Hydrogen is a unique element in the sense that its isotopes differ in their physical and chemical properties. At one time this difference prompted some scientists to consider hydrogen isotopes as independent elements and to find for them special boxes in the periodic table. Therefore, the history of the discovery of hydrogen isotopes is of special interest, as a continuation of the history of hydrogen itself.
The discovery of Isotopes of Hydrogen:
The search for hydrogen isotopes began in the twenties of this century but all attempts were unsuccessful, resulting in the belief that hydrogen had no isotopes.
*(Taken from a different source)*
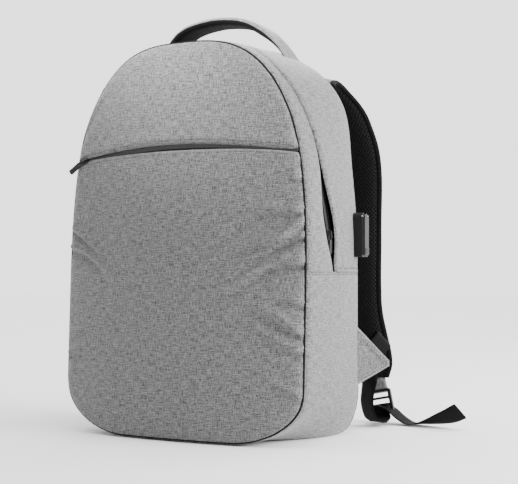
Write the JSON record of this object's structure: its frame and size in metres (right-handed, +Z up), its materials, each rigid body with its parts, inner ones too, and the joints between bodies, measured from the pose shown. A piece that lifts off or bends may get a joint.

In 1931 it was suggested that hydrogen, nevertheless, contains a heavy isotope with a mass number of 2. Since this isotope had to be twice as heavy as hydrogen, the scientists tried to isolate heavy hydrogen by physical methods.
- In 1932 the American scientists Urey, Brickwedde, and Murphy evaporated liquid hydrogen and, studying the residue by spectroscopy, found a heavy isotope in it. In the atmosphere it was discovered only in 1941. The name “deuterium” originates from the Greek word deuteros which means “second, another one”.
- The next isotope with a mass number of 3, tritium (from the Greek–the third is radioactive and was discovered in 1934 by English scientists M. Oliphant, P. Hartec, and E. Rutherford.
The name “protium” was assigned to the main hydrogen isotope. This is the only case when isotopes of the same element have different names and symbols (H, D and T). 99.99 per cent of all hydrogen is protium; the rest is deuterium with only traces of tritium.